I lay several hours sketching the outlines of the summit, studying out the systems of alpine drainage, and getting acquainted with the long chain of peaks, that I might afterward know them from other points of view. I became convinced from the great apparent elevation and the wide fields of snow that we had not formerly deceived ourselves as to their great height. Warned at length by the deepening shadow in the King’s Cañon, by the heightened glow suffusing the peaks, and the deep purple tone of the level expanse of forest, all forerunners of twilight, we quitted our eyrie, crept carefully down over half-balanced blocks of débris to the horses, and, mounting, were soon headed homeward, in what seemed, by contrast, to be almost a nocturnal darkness.

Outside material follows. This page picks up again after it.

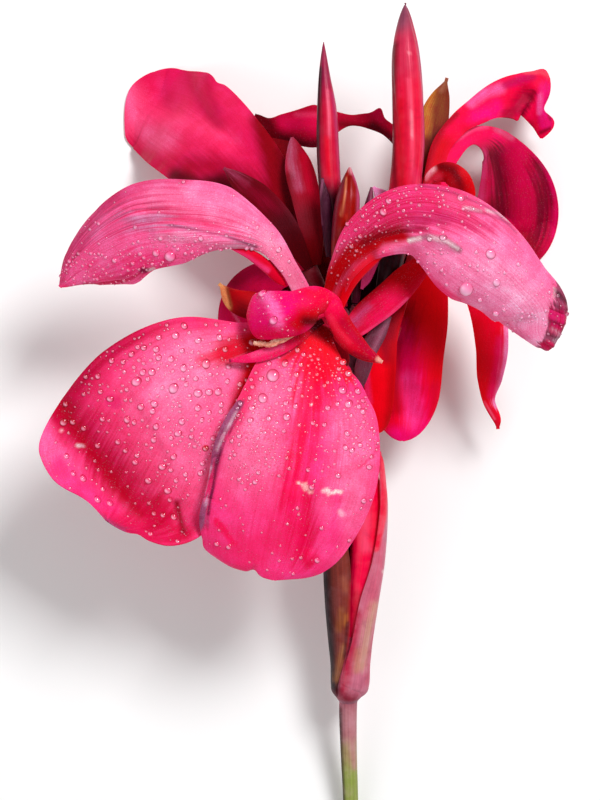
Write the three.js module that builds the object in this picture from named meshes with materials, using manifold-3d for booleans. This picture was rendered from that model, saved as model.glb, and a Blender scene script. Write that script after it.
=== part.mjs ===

Wherever the ground opened level before us we gave our horses the rein, and went at a free gallop through the forest; the animals realized that they were going home, and pressed forward with the greatest spirit. A good-sized log across our route seemed to be an object of special amusement to Kaweah, who seized the bits in his teeth, and, dancing up, crouched, and cleared it with a mighty bound, in a manner that was indeed inspiring, yet left one with the impression that once was enough of that sort of thing. Fearing some manner of hostilities with him, I did my very best to quiet Kaweah, and by the end of an hour had gotten him down to a sensible, serious walk. I noticed that he insisted upon following his tracks of the morning’s march, and was not contented unless I let him go on the old side of every tree. Thus I became so thoroughly convinced of his faculty to follow the morning’s trail that I yielded all control of him, giving myself up to the enjoyment of the dimly lighted wood.